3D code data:
--------

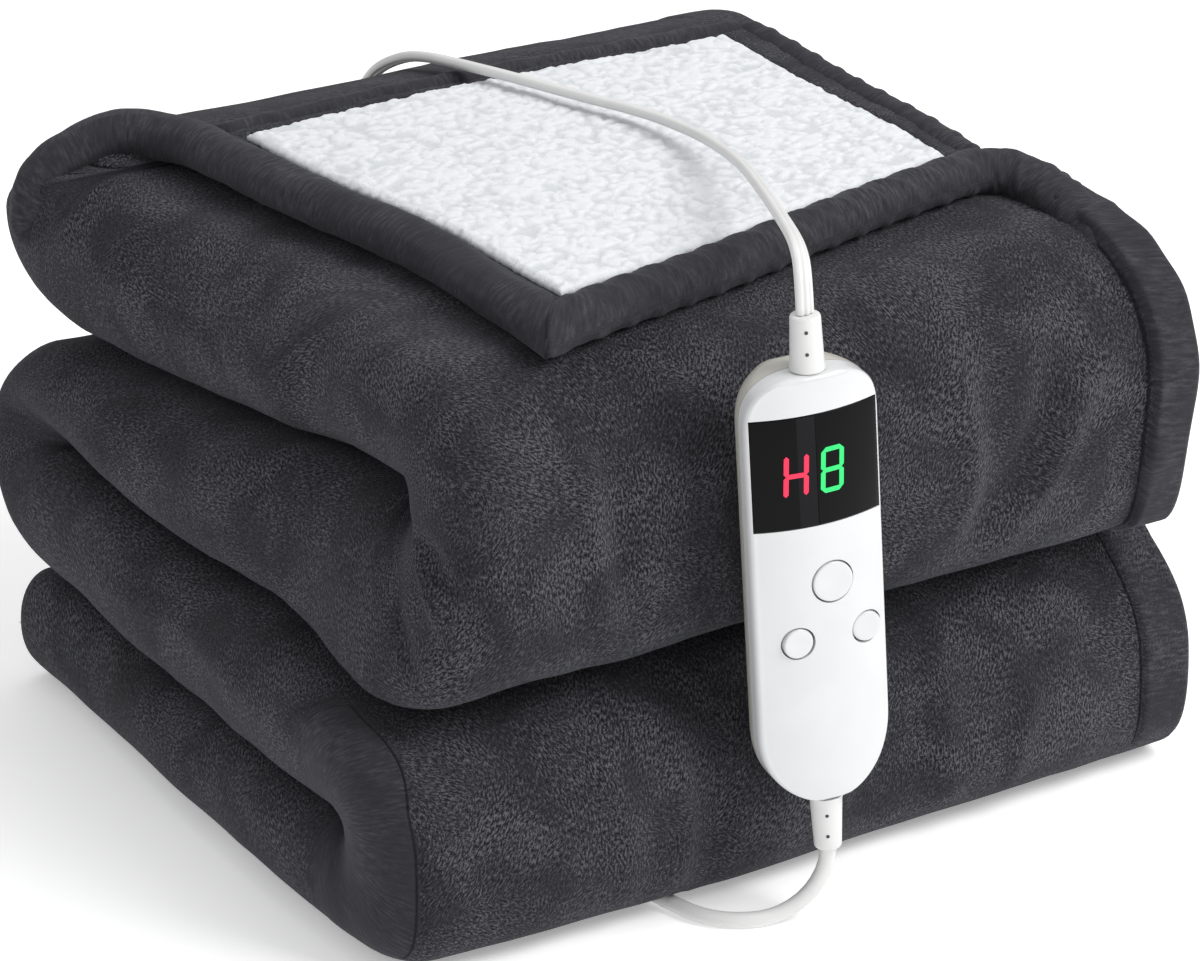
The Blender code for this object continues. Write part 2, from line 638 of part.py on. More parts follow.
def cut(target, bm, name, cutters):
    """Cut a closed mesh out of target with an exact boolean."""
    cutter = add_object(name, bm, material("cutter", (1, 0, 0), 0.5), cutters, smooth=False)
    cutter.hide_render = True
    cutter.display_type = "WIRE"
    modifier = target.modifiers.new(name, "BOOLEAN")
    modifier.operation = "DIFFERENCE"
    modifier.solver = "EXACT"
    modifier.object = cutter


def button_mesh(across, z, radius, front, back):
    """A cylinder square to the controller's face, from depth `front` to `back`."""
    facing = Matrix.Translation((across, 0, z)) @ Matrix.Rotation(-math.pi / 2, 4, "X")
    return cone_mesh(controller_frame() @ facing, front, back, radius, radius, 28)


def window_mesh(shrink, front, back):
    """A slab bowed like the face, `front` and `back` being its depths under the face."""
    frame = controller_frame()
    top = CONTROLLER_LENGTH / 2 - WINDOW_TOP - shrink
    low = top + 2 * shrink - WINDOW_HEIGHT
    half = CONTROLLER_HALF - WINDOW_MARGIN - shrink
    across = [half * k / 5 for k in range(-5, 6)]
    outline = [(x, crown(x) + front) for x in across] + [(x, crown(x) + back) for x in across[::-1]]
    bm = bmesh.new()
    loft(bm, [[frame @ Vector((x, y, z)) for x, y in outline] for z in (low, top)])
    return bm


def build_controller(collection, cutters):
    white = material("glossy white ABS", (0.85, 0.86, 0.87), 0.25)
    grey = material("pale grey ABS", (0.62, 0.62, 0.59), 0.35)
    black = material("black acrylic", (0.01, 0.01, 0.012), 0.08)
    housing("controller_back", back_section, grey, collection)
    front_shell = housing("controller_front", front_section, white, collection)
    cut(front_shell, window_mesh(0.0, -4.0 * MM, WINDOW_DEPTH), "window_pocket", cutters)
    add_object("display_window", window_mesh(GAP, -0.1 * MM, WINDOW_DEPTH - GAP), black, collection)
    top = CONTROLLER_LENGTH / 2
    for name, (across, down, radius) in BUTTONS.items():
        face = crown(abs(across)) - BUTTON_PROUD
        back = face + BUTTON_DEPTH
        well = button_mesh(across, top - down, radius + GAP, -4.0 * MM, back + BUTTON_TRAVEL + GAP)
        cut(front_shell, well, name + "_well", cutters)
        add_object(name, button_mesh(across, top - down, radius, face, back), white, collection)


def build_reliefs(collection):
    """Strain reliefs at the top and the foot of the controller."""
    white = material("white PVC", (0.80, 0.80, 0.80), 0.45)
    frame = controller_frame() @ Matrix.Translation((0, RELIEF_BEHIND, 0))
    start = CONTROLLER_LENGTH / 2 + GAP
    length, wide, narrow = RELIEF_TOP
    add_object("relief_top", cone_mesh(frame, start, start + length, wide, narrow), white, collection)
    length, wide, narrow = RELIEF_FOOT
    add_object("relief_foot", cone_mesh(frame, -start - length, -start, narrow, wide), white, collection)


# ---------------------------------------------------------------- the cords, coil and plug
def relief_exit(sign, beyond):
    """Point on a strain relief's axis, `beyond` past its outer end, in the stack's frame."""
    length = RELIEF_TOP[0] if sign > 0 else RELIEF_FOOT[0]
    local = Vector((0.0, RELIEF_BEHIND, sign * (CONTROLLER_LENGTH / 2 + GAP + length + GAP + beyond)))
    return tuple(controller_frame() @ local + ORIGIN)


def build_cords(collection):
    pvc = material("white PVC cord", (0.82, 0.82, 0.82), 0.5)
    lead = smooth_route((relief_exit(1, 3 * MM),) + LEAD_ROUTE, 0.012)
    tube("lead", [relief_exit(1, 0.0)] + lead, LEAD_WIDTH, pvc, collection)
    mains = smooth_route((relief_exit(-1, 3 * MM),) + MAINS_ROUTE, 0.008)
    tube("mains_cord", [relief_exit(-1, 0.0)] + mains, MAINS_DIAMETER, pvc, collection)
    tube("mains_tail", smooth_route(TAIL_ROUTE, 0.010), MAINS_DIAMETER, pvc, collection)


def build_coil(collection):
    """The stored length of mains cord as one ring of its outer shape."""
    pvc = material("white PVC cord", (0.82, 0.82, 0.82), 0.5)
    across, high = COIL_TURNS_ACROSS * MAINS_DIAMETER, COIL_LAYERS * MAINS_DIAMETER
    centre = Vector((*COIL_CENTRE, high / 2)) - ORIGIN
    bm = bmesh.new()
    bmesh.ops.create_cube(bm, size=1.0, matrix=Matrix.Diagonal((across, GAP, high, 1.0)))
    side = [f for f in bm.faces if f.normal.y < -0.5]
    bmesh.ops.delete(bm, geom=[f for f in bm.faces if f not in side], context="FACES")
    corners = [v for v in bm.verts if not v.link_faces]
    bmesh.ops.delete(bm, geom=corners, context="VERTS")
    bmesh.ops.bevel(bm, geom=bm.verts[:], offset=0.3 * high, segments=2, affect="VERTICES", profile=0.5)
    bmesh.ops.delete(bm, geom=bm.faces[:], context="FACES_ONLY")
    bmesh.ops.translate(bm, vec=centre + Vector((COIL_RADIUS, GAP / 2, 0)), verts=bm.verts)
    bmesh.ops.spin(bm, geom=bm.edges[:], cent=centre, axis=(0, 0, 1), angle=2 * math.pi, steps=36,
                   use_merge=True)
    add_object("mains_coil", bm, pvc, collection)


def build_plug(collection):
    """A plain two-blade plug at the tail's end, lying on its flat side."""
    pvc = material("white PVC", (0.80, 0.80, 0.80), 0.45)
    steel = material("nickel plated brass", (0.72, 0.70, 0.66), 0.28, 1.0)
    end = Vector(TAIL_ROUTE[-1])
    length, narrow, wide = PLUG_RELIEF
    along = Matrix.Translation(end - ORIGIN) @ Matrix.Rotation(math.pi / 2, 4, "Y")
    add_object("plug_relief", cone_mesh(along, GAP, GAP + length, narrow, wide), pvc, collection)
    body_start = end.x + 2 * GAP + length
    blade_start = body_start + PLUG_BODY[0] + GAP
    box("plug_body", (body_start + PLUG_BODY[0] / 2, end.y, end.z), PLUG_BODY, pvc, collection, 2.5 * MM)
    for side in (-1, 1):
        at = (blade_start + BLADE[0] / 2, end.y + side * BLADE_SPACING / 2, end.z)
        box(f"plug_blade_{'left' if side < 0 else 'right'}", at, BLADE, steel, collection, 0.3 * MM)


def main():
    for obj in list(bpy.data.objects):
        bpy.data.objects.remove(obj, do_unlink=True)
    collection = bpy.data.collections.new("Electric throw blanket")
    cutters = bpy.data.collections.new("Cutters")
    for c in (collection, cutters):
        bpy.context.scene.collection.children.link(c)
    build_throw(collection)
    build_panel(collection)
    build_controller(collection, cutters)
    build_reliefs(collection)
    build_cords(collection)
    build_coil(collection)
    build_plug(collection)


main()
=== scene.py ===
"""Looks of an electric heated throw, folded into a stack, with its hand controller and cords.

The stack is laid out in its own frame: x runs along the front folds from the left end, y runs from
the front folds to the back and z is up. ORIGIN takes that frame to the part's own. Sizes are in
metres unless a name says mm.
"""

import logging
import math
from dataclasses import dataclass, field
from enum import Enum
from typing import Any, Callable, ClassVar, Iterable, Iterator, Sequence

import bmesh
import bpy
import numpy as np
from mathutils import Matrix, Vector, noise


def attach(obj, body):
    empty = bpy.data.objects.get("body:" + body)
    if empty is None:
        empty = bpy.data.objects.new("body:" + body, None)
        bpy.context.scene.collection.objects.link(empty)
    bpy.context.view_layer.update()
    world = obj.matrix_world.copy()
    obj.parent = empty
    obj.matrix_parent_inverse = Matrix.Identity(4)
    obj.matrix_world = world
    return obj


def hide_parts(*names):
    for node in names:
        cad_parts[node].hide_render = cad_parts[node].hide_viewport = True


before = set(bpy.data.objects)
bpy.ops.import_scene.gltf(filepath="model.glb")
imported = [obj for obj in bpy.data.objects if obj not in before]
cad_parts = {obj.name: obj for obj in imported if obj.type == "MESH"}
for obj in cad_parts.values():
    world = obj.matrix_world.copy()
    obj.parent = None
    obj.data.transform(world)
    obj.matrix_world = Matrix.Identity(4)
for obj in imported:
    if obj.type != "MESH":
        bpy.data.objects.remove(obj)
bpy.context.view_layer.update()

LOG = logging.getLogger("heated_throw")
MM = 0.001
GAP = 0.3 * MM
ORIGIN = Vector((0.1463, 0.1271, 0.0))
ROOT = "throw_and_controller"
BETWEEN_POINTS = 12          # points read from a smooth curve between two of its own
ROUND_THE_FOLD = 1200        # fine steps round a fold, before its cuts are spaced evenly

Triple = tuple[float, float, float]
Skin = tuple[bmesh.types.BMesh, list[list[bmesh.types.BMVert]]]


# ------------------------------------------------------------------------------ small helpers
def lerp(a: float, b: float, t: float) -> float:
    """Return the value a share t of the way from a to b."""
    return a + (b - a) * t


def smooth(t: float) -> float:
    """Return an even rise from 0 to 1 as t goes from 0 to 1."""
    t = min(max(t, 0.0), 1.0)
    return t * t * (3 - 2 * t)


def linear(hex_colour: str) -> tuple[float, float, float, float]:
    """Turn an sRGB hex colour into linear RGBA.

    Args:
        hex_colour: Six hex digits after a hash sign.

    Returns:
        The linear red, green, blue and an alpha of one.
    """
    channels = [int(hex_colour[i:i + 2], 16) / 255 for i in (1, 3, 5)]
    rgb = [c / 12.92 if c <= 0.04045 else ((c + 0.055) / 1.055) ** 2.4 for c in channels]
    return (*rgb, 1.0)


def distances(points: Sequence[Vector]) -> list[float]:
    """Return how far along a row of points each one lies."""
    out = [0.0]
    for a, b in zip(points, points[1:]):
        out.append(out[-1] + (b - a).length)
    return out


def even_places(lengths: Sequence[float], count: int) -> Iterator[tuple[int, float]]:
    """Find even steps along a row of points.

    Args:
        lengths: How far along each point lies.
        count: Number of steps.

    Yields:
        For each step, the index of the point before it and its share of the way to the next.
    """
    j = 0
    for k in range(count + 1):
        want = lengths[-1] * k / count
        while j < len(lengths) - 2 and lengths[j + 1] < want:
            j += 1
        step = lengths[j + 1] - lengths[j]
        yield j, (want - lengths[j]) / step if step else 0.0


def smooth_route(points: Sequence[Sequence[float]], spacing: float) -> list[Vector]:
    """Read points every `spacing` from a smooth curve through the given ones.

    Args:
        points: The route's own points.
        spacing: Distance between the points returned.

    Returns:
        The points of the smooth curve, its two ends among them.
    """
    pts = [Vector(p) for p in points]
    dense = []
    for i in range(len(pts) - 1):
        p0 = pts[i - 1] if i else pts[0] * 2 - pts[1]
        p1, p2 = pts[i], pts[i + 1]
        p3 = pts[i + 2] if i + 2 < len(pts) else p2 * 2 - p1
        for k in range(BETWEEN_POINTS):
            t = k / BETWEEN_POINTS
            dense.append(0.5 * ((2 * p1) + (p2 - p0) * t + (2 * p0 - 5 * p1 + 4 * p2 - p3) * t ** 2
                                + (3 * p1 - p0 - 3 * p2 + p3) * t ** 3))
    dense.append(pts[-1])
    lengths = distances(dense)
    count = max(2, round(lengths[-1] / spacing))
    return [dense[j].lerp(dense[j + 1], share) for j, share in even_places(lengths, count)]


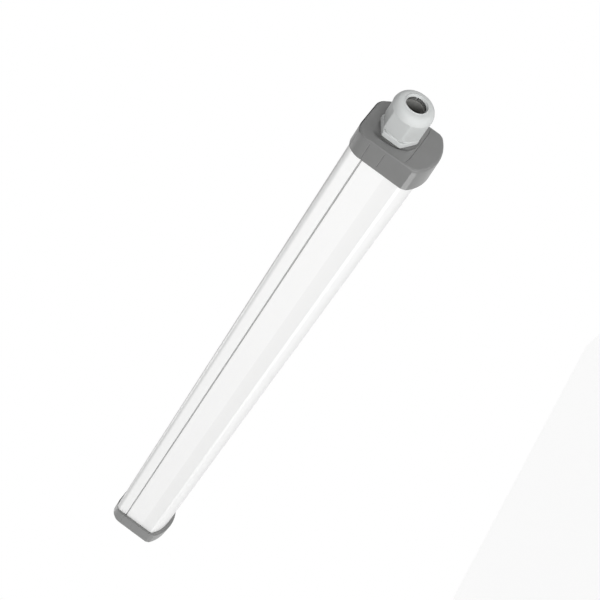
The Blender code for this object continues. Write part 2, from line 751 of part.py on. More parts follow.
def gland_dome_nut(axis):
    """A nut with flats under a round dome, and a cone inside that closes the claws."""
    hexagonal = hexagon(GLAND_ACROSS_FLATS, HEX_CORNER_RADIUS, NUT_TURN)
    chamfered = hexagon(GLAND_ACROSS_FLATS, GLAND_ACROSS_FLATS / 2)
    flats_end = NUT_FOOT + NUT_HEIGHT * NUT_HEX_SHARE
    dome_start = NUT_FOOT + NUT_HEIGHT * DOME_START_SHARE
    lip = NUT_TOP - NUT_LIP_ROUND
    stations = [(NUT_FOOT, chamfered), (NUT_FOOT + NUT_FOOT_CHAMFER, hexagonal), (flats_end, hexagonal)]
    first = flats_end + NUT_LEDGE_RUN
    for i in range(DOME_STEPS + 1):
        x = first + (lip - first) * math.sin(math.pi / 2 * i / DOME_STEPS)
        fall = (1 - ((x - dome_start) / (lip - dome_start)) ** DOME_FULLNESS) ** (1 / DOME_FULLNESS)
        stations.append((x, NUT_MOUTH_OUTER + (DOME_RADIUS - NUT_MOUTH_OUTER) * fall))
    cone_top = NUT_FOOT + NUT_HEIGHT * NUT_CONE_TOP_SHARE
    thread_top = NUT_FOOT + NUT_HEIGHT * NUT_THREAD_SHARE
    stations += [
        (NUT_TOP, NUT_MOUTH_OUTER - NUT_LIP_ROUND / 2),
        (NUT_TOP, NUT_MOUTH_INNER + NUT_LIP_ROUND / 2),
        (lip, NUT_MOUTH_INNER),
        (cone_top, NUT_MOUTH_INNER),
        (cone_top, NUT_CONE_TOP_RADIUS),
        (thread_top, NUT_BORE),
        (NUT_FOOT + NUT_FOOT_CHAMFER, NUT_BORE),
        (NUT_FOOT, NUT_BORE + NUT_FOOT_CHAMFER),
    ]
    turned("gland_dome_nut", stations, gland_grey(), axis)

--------

§ DIRECTION:
Write down exactly the span of lines above from the one containing "build_panel(collection)" to the one containing "if empty is", both ends included.

§ EXERCISE RESPONSE:
    build_panel(collection)
    build_controller(collection, cutters)
    build_reliefs(collection)
    build_cords(collection)
    build_coil(collection)
    build_plug(collection)


main()
=== scene.py ===
"""Looks of an electric heated throw, folded into a stack, with its hand controller and cords.

The stack is laid out in its own frame: x runs along the front folds from the left end, y runs from
the front folds to the back and z is up. ORIGIN takes that frame to the part's own. Sizes are in
metres unless a name says mm.
"""

import logging
import math
from dataclasses import dataclass, field
from enum import Enum
from typing import Any, Callable, ClassVar, Iterable, Iterator, Sequence

import bmesh
import bpy
import numpy as np
from mathutils import Matrix, Vector, noise


def attach(obj, body):
    empty = bpy.data.objects.get("body:" + body)
    if empty is None:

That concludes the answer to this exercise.